Sixty-four per cent identified making the correct strategic choices and enhancing organisational efficiency as the factors that would most influence their businesses' economic viability.

This is higher than their global counterparts, where 55% and 48%, respectively, shared this view.

Factors driving sub-Saharan African business leaders to reinvent their business models include ensuring business viability, adaptation to disruption and key megatrends, and navigating key business and risk challenges.

A significant concern for 57% of these CEOs is potential changes in the regulatory environment – higher than the global average of 42%.

Business leaders in the region are said to face a distinct set of challenges compared with their global counterparts.

According to the survey, they believe they are at a higher exposure to certain critical risks, with inflation emerging as a paramount concern.

Forty-two per cent of CEOs report feeling vulnerable to inflationary pressures, higher than the global average of 27%.

Business leaders also feel elevated exposure to other critical risks: one in four CEOs in sub-Saharan Africa feel vulnerable to cyberthreats, workforce skill gaps and geopolitical conflicts, with each of these being higher than the global average.

The report also shows that businesses in sub-Saharan Africa are showing slightly lower AI adoption rates compared with their global counterparts, at 75%, compared with 83% globally.

However, the impact data highlights gains in effective implementation. Fifty-six per cent of business leaders report increased employee productivity and 53% note improvements in executive time management.

Also, 72% plan to adopt or expand their AI initiatives in the next 12 months (compared with 80% globally), and 45% expect AI to increase profitability in the coming year.

Meanwhile, sub-Saharan African CEOs and their global counterparts show distinct patterns in how they approach climate initiatives, particularly in compensation structures and investment decisions.

While 32% of global CEOs have no sustainability metrics tied to their compensation, this figure was significantly lower (23%) for CEOs in sub-Saharan Africa.

Also, 9% of business leaders in the region have more than 50% of their compensation linked to sustainability metrics, compared with 4% globally.
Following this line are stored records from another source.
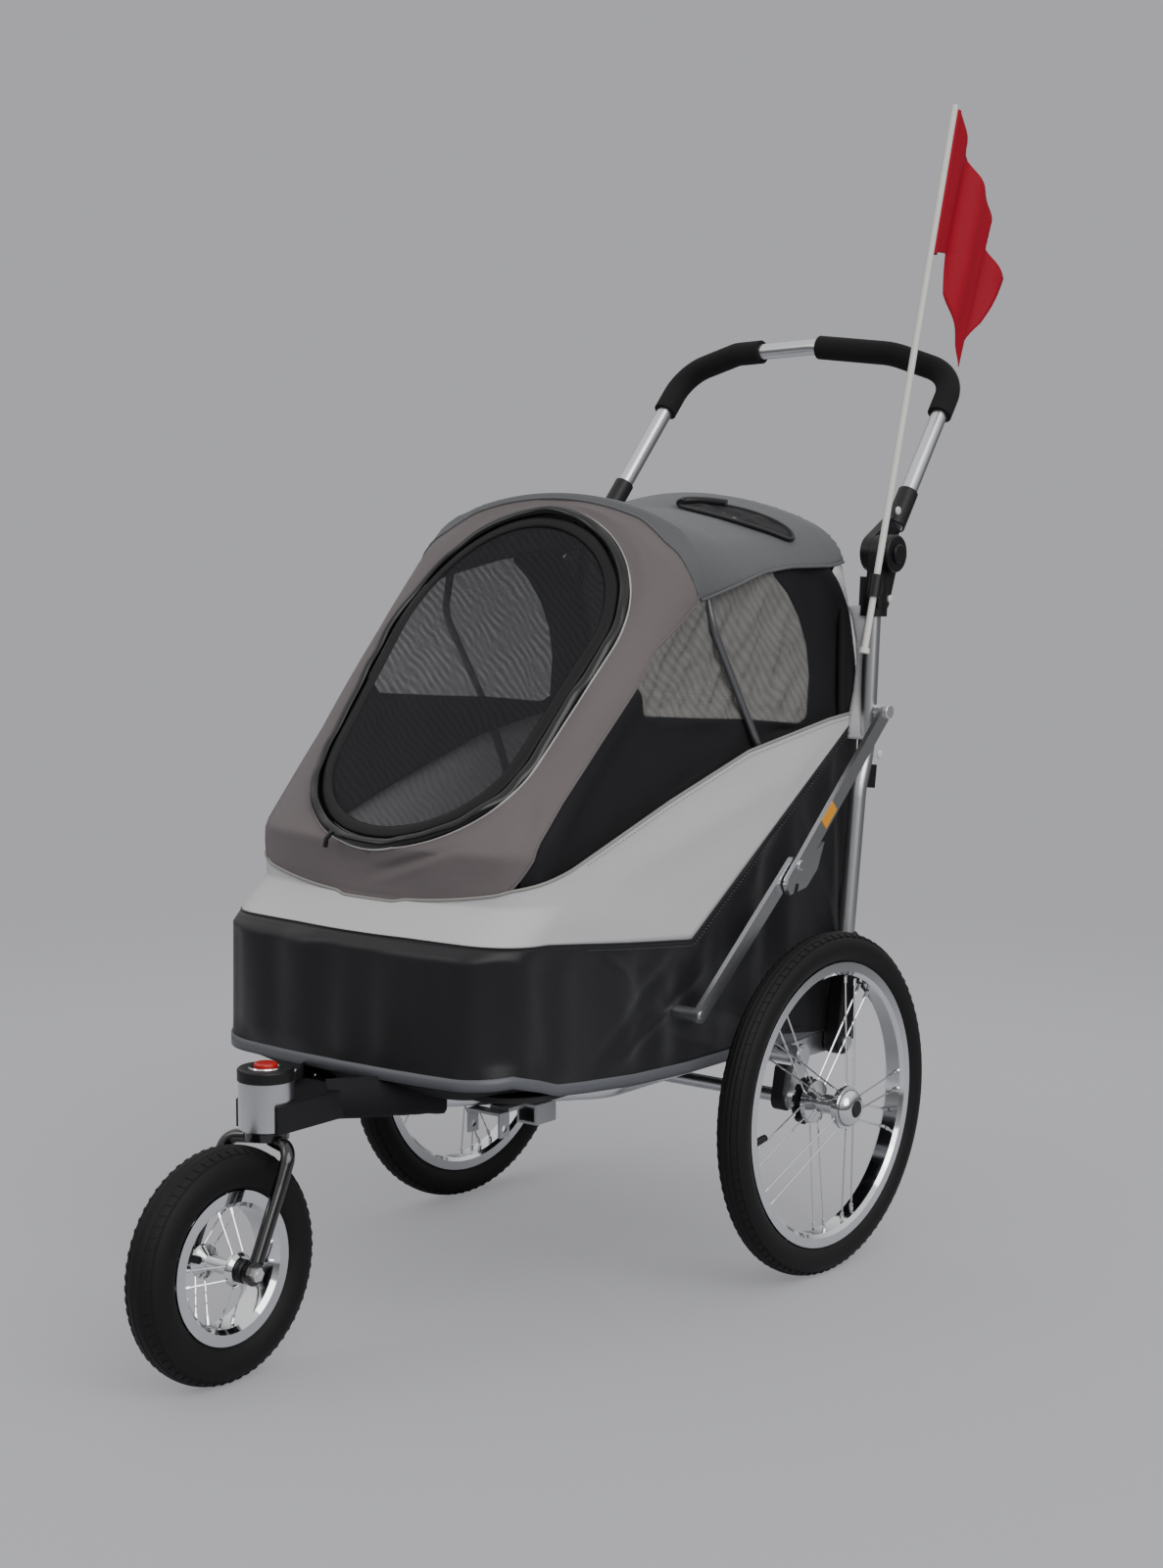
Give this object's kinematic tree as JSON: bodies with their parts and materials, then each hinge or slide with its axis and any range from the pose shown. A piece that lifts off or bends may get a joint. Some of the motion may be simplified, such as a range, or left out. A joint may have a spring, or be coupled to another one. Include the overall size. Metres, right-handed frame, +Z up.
{
  "type": "pet stroller",
  "caption": "Folding three-wheeled pet stroller with a cloth cabin, swivel front wheel, spoked rear wheels, tilting push handle, side links and a safety flag.",
  "frame": {"origin": "on the floor under the middle of the overall length and width", "axes": "+Z up, -Y the way it rolls forwards, +X its left side"},
  "size_m": [0.638, 1.226, 1.3524],
  "materials": {
    "tube_silver": "satin",
    "chrome": "polished",
    "bright_steel": "bright",
    "gloss_black": "gloss",
    "black_plastic": "satin",
    "red_plastic": "gloss",
    "tyre_black": "matte",
    "tube_rubber": "matte",
    "grip_foam": "matte foam",
    "black_cloth": "woven",
    "pale_cloth": "woven",
    "grey_cloth": "woven",
    "black_trim": "taped zip band",
    "mesh": "open mesh",
    "hoop_grey": "satin",
    "board": "matte",
    "cushion_cloth": "soft padded cloth",
    "zinc_steel": "zinc plated",
    "flag_white": "smooth rod",
    "flag_red": "thin woven"
  },
  "bodies": {
    "chassis": {"rails": "tube_silver", "axle_beam": "tube_silver", "axle_pins": "bright_steel", "brake_housings": "black_plastic", "fold_bolts": "bright_steel", "tow_hitch": "zinc_steel", "head_housing": "tube_silver", "head_cap": "black_plastic", "head_connector": "black_plastic", "tub": "black_cloth", "white_band": "pale_cloth", "front_panel": "grey_cloth", "window_frame": "black_trim", "roof_panel": "grey_cloth", "rear_panel": "grey_cloth", "side_panels": "mesh", "floor_board": "board", "cushion": "cushion_cloth", "front_hoop": "hoop_grey", "rear_hoop": "hoop_grey"},
    "fork": {"fork": "gloss_black", "front_axle": "chrome"},
    "front_wheel": {"front_tyre": "tyre_black", "front_inner_tube": "tube_rubber", "front_rim": "chrome", "front_spokes": "chrome", "front_hub": "chrome"},
    "rear_frame": {"uprights": "tube_silver", "upright_fittings": "black_plastic", "joint_lowers": "black_plastic", "pivot_bolts": "bright_steel"},
    "handle": {"handle_tube": "tube_silver", "handle_grips": "grip_foam", "joint_uppers": "black_plastic"},
    "flag": {"flag_pole": "flag_white", "flag_cloth": "flag_red"},
    "door": {"door_border": "black_trim", "door_mesh": "mesh"},
    "steering_button": {"steering_button": "red_plastic"},
    "brake_pedal": {"brake_pedal": "black_plastic"},
    "rear_wheel_left": {"rear_tyre_left": "tyre_black", "rear_inner_tube_left": "tube_rubber", "rear_rim_left": "chrome", "rear_spokes_left": "chrome", "rear_hub_left": "chrome", "brake_disc_left": "black_plastic"},
    "wheel_button_left": {"wheel_button_left": "black_plastic"},
    "joint_button_left": {"joint_button_left": "black_plastic"},
    "lower_link_left": {"lower_link_left": "tube_silver"},
    "upper_link_left": {"upper_link_left": "tube_silver"},
    "rear_wheel_right": {"rear_tyre_right": "tyre_black", "rear_inner_tube_right": "tube_rubber", "rear_rim_right": "chrome", "rear_spokes_right": "chrome", "rear_hub_right": "chrome", "brake_disc_right": "black_plastic"},
    "wheel_button_right": {"wheel_button_right": "black_plastic"},
    "joint_button_right": {"joint_button_right": "black_plastic"},
    "lower_link_right": {"lower_link_right": "tube_silver"},
    "upper_link_right": {"upper_link_right": "tube_silver"}
  },
  "joints": [
    {"name": "fork_steer", "type": "hinge", "parent": "chassis", "child": "fork", "pos_m": [0, -0.419, 0.28], "axis": [0, 0, 1], "continuous": true},
    {"name": "front_wheel_spin", "type": "hinge", "parent": "fork", "child": "front_wheel", "pos_m": [0, -0.488, 0.125], "axis": [1, 0, 0], "continuous": true},
    {"name": "frame_fold", "type": "hinge", "parent": "chassis", "child": "rear_frame", "pos_m": [0, 0.326, 0.248], "axis": [1, 0, 0], "range_deg": [0, 77]},
    {"name": "handle_tilt", "type": "hinge", "parent": "rear_frame", "child": "handle", "pos_m": [0, 0.403, 0.826], "axis": [1, 0, 0], "range_deg": [-30, 60]},
    {"name": "door_open", "type": "hinge", "parent": "chassis", "child": "door", "pos_m": [0, 0.051, 0.8743], "axis": [1, 0, 0], "range_deg": [-100, 0]},
    {"name": "flag_lift", "type": "slide", "parent": "rear_frame", "child": "flag", "axis": [0, 0.2737, 0.9618], "range_m": [0, 0.055]},
    {"name": "steering_button_press", "type": "slide", "parent": "chassis", "child": "steering_button", "axis": [0, 0, -1], "range_m": [0, 0.004], "stiffness_N_per_m": 300, "springref_m": -0.003},
    {"name": "brake_press", "type": "hinge", "parent": "chassis", "child": "brake_pedal", "pos_m": [-0.125, 0.221, 0.2], "axis": [1, 0, 0], "range_deg": [-20, 0]},
    {"name": "rear_wheel_spin_left", "type": "hinge", "parent": "chassis", "child": "rear_wheel_left", "pos_m": [0.2725, 0.221, 0.2], "axis": [1, 0, 0], "continuous": true},
    {"name": "wheel_button_press_left", "type": "slide", "parent": "chassis", "child": "wheel_button_left", "axis": [-1, 0, 0], "range_m": [0, 0.003], "stiffness_N_per_m": 300, "springref_m": -0.003},
    {"name": "joint_button_press_left", "type": "slide", "parent": "rear_frame", "child": "joint_button_left", "axis": [-1, 0, 0], "range_m": [0, 0.004], "stiffness_N_per_m": 300, "springref_m": -0.003},
    {"name": "lower_link_turn_left", "type": "hinge", "parent": "chassis", "child": "lower_link_left", "pos_m": [0.238, 0.021, 0.333], "axis": [1, 0, 0], "range_deg": [0, 185.2]},
    {"name": "upper_link_turn_left", "type": "hinge", "parent": "rear_frame", "child": "upper_link_left", "pos_m": [0.246, 0.384, 0.64], "axis": [1, 0, 0], "range_deg": [-53.2, 0]},
    {"name": "rear_wheel_spin_right", "type": "hinge", "parent": "chassis", "child": "rear_wheel_right", "pos_m": [-0.2725, 0.221, 0.2], "axis": [1, 0, 0], "continuous": true},
    {"name": "wheel_button_press_right", "type": "slide", "parent": "chassis", "child": "wheel_button_right", "axis": [1, 0, 0], "range_m": [0, 0.003], "stiffness_N_per_m": 300, "springref_m": -0.003},
    {"name": "joint_button_press_right", "type": "slide", "parent": "rear_frame", "child": "joint_button_right", "axis": [1, 0, 0], "range_m": [0, 0.004], "stiffness_N_per_m": 300, "springref_m": -0.003},
    {"name": "lower_link_turn_right", "type": "hinge", "parent": "chassis", "child": "lower_link_right", "pos_m": [-0.238, 0.021, 0.333], "axis": [1, 0, 0], "range_deg": [0, 185.2]},
    {"name": "upper_link_turn_right", "type": "hinge", "parent": "rear_frame", "child": "upper_link_right", "pos_m": [-0.246, 0.384, 0.64], "axis": [1, 0, 0], "range_deg": [-53.2, 0]}
  ],
  "couplings": [
    {"joint": "lower_link_turn_left", "follows": "frame_fold", "ratio": 2.404},
    {"joint": "upper_link_turn_left", "follows": "frame_fold", "ratio": -0.69},
    {"joint": "lower_link_turn_right", "follows": "frame_fold", "ratio": 2.404},
    {"joint": "upper_link_turn_right", "follows": "frame_fold", "ratio": -0.69}
  ]
}
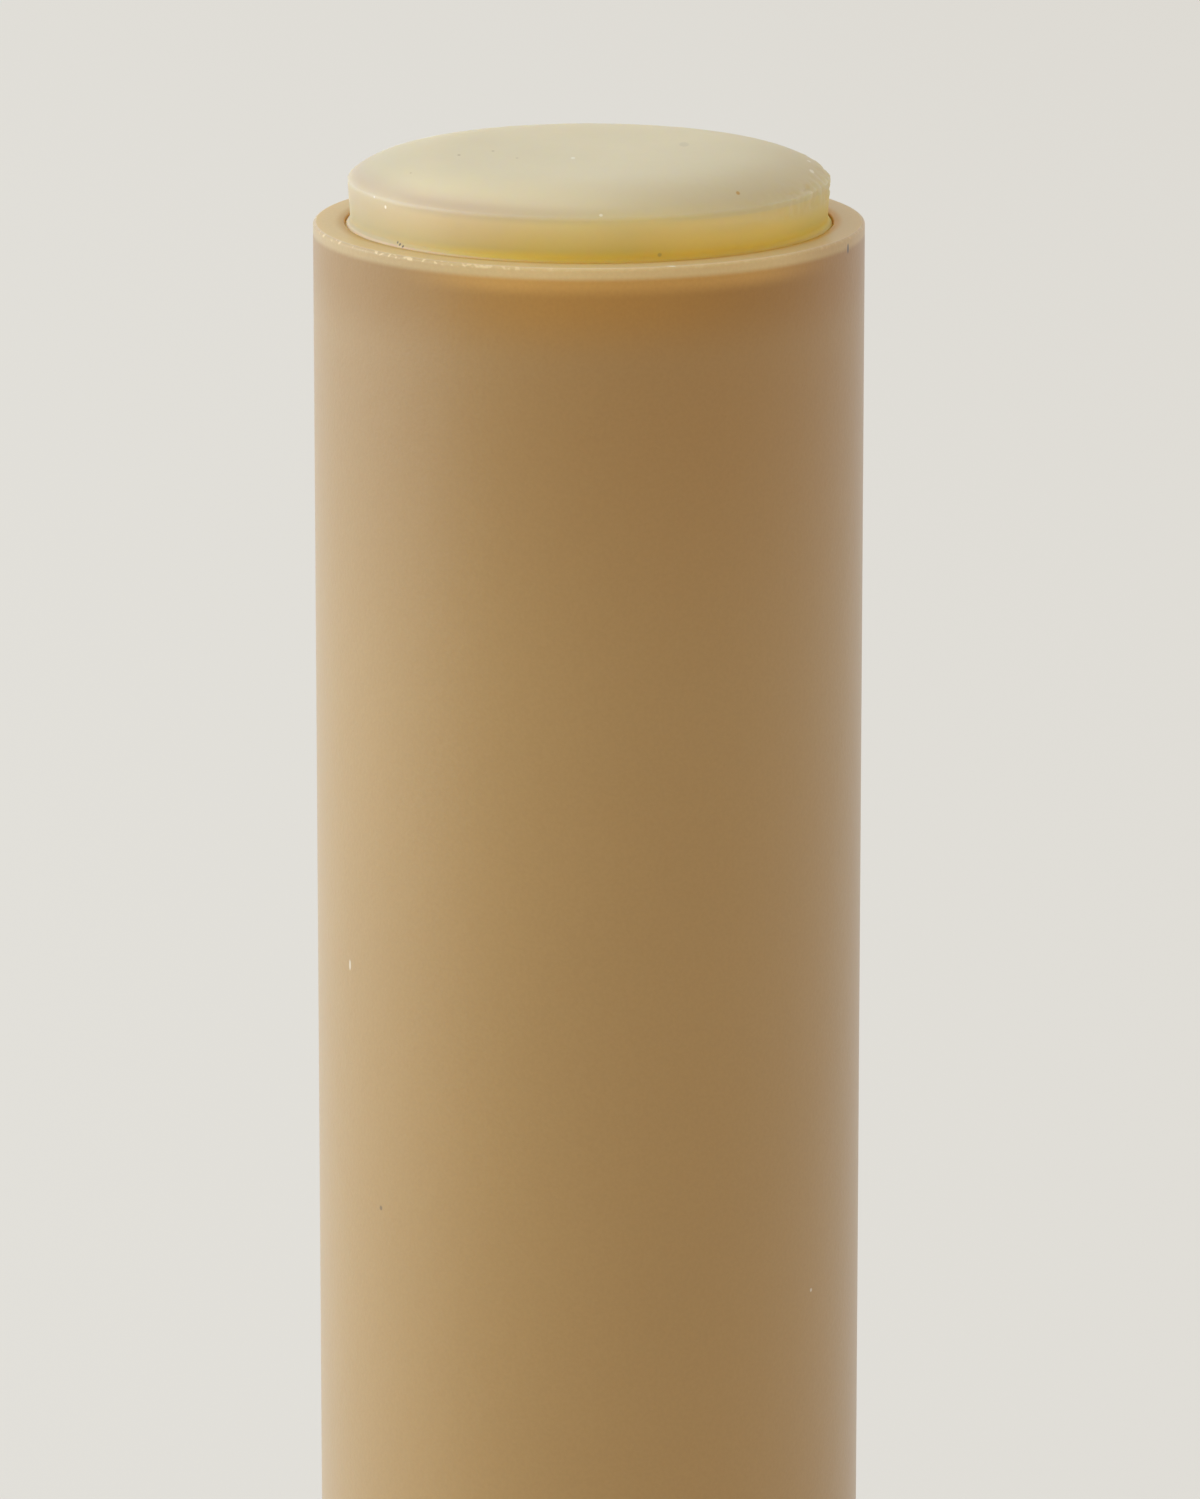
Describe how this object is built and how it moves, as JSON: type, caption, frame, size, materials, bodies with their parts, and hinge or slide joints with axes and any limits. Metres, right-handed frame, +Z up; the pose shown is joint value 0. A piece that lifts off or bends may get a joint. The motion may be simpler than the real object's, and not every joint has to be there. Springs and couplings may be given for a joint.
{
  "type": "lip balm stick",
  "caption": "Uncapped twist-up lip balm stick: tan plastic barrel with straight neck, fluted turning wheel, screw-lifted cup and pale wax balm just proud of the rim.",
  "frame": {"origin": "on the axis, at the level that the turning wheel's underside rests on", "axes": "+Z up along the barrel's axis to the balm, -Y towards the viewer of the picture, +X to the viewer's right"},
  "size_m": [0.016, 0.016, 0.0658],
  "materials": {
    "tan_plastic": "fine matte, slightly translucent moulded polypropylene, warm tan",
    "natural_plastic": "uncoloured moulded polyethylene, satin",
    "balm_wax": "pale cream-yellow wax, satin, translucent, with small pits"
  },
  "bodies": {
    "tube": {"barrel": "tan_plastic"},
    "drive": {"turning_wheel": "tan_plastic", "spindle": "natural_plastic"},
    "carrier": {"carrier_cup": "natural_plastic", "balm": "balm_wax"}
  },
  "joints": [
    {"name": "wheel_turn", "type": "hinge", "parent": "tube", "child": "drive", "pos_m": [0, 0, 0], "axis": [0, 0, 1], "range_deg": [-270.2, 3330.2]},
    {"name": "balm_lift", "type": "slide", "parent": "tube", "child": "carrier", "axis": [0, 0, 1], "range_m": [-0.003, 0.037]}
  ],
  "couplings": [
    {"joint": "wheel_turn", "follows": "balm_lift", "rad_per_m": 1570.8}
  ]
}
“This suggests a stronger structural emphasis on sustainability goals for sub-Saharan African businesses. Beyond this, companies in the region also appear to lag slightly behind in climate-friendly investments, with 78% initiating such investments over the past five years compared to 85% globally,” Krugel notes.

She says this conservative approach could be owing to the fact that only about a third of regional CEOs (32%) reported seeing increased revenue from climate-friendly initiatives.

“Government incentives have remained largely unchanged, with 69% of companies reporting minimal impact in this area,” Krugel points out.